■ **Exercise prompt**
Give every line of the material again, exactly as written.

----------

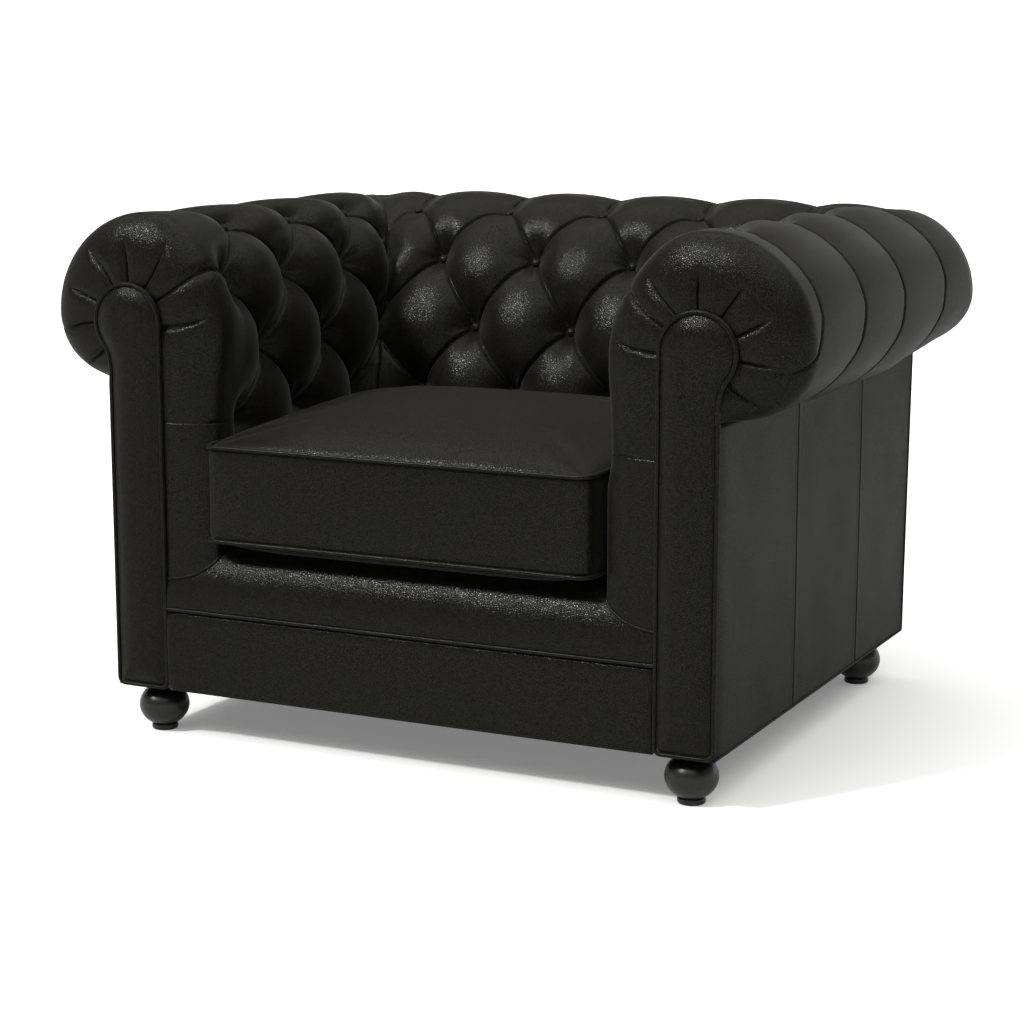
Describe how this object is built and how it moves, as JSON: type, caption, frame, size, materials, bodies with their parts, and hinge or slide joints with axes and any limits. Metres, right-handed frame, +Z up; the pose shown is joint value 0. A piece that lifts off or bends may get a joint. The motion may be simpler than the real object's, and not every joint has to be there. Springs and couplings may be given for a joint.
{
  "type": "chesterfield armchair",
  "caption": "Deep-buttoned leather club armchair with rolled arms and back, panelled front, loose box seat cushion and turned bun feet.",
  "frame": {"origin": "on the floor, under the middle of the chair's bounding box", "axes": "+X to the viewer's right when facing the chair, +Y from the front to the back, +Z up; the seat opens towards -Y"},
  "size_m": [1.1216, 0.883, 0.734],
  "materials": {
    "hide": "satin, fine pebble grain",
    "turned_wood": "black satin lacquer",
    "frame_wood": "planed, unfinished",
    "foam": "matte",
    "black_cloth": "matte",
    "hessian": "coarse weave",
    "spring_steel": "plain",
    "zip_metal": "dark"
  },
  "bodies": {
    "chair_base": {"right_arm_cover": "hide", "left_arm_cover": "hide", "right_arm_foam": "foam", "left_arm_foam": "foam", "back_cover": "hide", "back_foam": "foam", "right_facing": "hide", "left_facing": "hide", "right_facing_board": "frame_wood", "left_facing_board": "frame_wood", "right_facing_piping": "hide", "left_facing_piping": "hide", "right_outside_arm": "hide", "left_outside_arm": "hide", "outside_back": "hide", "front_border": "hide", "border_piping": "hide", "lip_cover": "hide", "deck_pad": "foam", "platform_cloth": "black_cloth", "insulator": "hessian", "front_rail": "frame_wood", "back_rail": "frame_wood", "right_side_rail": "frame_wood", "left_side_rail": "frame_wood", "right_front_post": "frame_wood", "left_front_post": "frame_wood", "right_back_post": "frame_wood", "left_back_post": "frame_wood", "back_top_rail": "frame_wood", "back_upright": "frame_wood", "right_arm_top_rail": "frame_wood", "left_arm_top_rail": "frame_wood", "right_arm_tack_rail": "frame_wood", "left_arm_tack_rail": "frame_wood", "back_tack_rail": "frame_wood", "right_front_corner_block": "frame_wood", "left_front_corner_block": "frame_wood", "right_back_corner_block": "frame_wood", "left_back_corner_block": "frame_wood", "seat_spring_1": "spring_steel", "seat_spring_2": "spring_steel", "seat_spring_3": "spring_steel", "seat_spring_4": "spring_steel", "dust_cover": "black_cloth", "right_front_foot": "turned_wood", "left_front_foot": "turned_wood", "right_back_foot": "turned_wood", "left_back_foot": "turned_wood", "right_front_foot_bolt": "spring_steel", "left_front_foot_bolt": "spring_steel", "right_back_foot_bolt": "spring_steel", "left_back_foot_bolt": "spring_steel"},
    "seat_cushion": {"cushion_cover": "hide", "cushion_core": "foam", "cushion_piping_top": "hide", "cushion_piping_bottom": "hide", "cushion_zip": "black_cloth"},
    "zip_slider": {"zip_slider": "zip_metal"}
  },
  "joints": [
    {"name": "seat_cushion_lift", "type": "slide", "parent": "chair_base", "child": "seat_cushion", "axis": [0, 0, 1], "range_m": [0, 0.48]},
    {"name": "zip_slider_run", "type": "slide", "parent": "seat_cushion", "child": "zip_slider", "axis": [-1, 0, 0], "range_m": [0, 0.376]}
  ]
}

----------

■ **Answer to the problem**
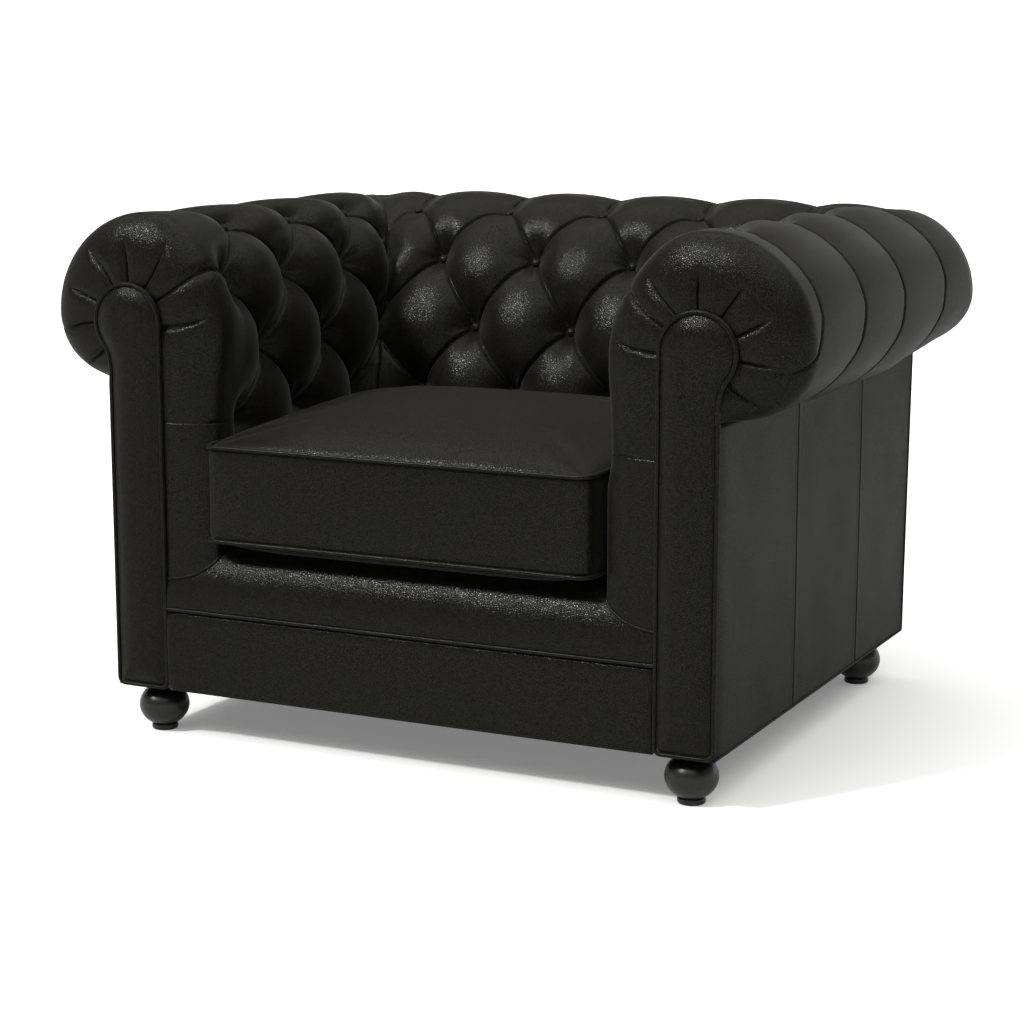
Describe how this object is built and how it moves, as JSON: type, caption, frame, size, materials, bodies with their parts, and hinge or slide joints with axes and any limits. Metres, right-handed frame, +Z up; the pose shown is joint value 0. A piece that lifts off or bends may get a joint. The motion may be simpler than the real object's, and not every joint has to be there. Springs and couplings may be given for a joint.
{
  "type": "chesterfield armchair",
  "caption": "Deep-buttoned leather club armchair with rolled arms and back, panelled front, loose box seat cushion and turned bun feet.",
  "frame": {"origin": "on the floor, under the middle of the chair's bounding box", "axes": "+X to the viewer's right when facing the chair, +Y from the front to the back, +Z up; the seat opens towards -Y"},
  "size_m": [1.1216, 0.883, 0.734],
  "materials": {
    "hide": "satin, fine pebble grain",
    "turned_wood": "black satin lacquer",
    "frame_wood": "planed, unfinished",
    "foam": "matte",
    "black_cloth": "matte",
    "hessian": "coarse weave",
    "spring_steel": "plain",
    "zip_metal": "dark"
  },
  "bodies": {
    "chair_base": {"right_arm_cover": "hide", "left_arm_cover": "hide", "right_arm_foam": "foam", "left_arm_foam": "foam", "back_cover": "hide", "back_foam": "foam", "right_facing": "hide", "left_facing": "hide", "right_facing_board": "frame_wood", "left_facing_board": "frame_wood", "right_facing_piping": "hide", "left_facing_piping": "hide", "right_outside_arm": "hide", "left_outside_arm": "hide", "outside_back": "hide", "front_border": "hide", "border_piping": "hide", "lip_cover": "hide", "deck_pad": "foam", "platform_cloth": "black_cloth", "insulator": "hessian", "front_rail": "frame_wood", "back_rail": "frame_wood", "right_side_rail": "frame_wood", "left_side_rail": "frame_wood", "right_front_post": "frame_wood", "left_front_post": "frame_wood", "right_back_post": "frame_wood", "left_back_post": "frame_wood", "back_top_rail": "frame_wood", "back_upright": "frame_wood", "right_arm_top_rail": "frame_wood", "left_arm_top_rail": "frame_wood", "right_arm_tack_rail": "frame_wood", "left_arm_tack_rail": "frame_wood", "back_tack_rail": "frame_wood", "right_front_corner_block": "frame_wood", "left_front_corner_block": "frame_wood", "right_back_corner_block": "frame_wood", "left_back_corner_block": "frame_wood", "seat_spring_1": "spring_steel", "seat_spring_2": "spring_steel", "seat_spring_3": "spring_steel", "seat_spring_4": "spring_steel", "dust_cover": "black_cloth", "right_front_foot": "turned_wood", "left_front_foot": "turned_wood", "right_back_foot": "turned_wood", "left_back_foot": "turned_wood", "right_front_foot_bolt": "spring_steel", "left_front_foot_bolt": "spring_steel", "right_back_foot_bolt": "spring_steel", "left_back_foot_bolt": "spring_steel"},
    "seat_cushion": {"cushion_cover": "hide", "cushion_core": "foam", "cushion_piping_top": "hide", "cushion_piping_bottom": "hide", "cushion_zip": "black_cloth"},
    "zip_slider": {"zip_slider": "zip_metal"}
  },
  "joints": [
    {"name": "seat_cushion_lift", "type": "slide", "parent": "chair_base", "child": "seat_cushion", "axis": [0, 0, 1], "range_m": [0, 0.48]},
    {"name": "zip_slider_run", "type": "slide", "parent": "seat_cushion", "child": "zip_slider", "axis": [-1, 0, 0], "range_m": [0, 0.376]}
  ]
}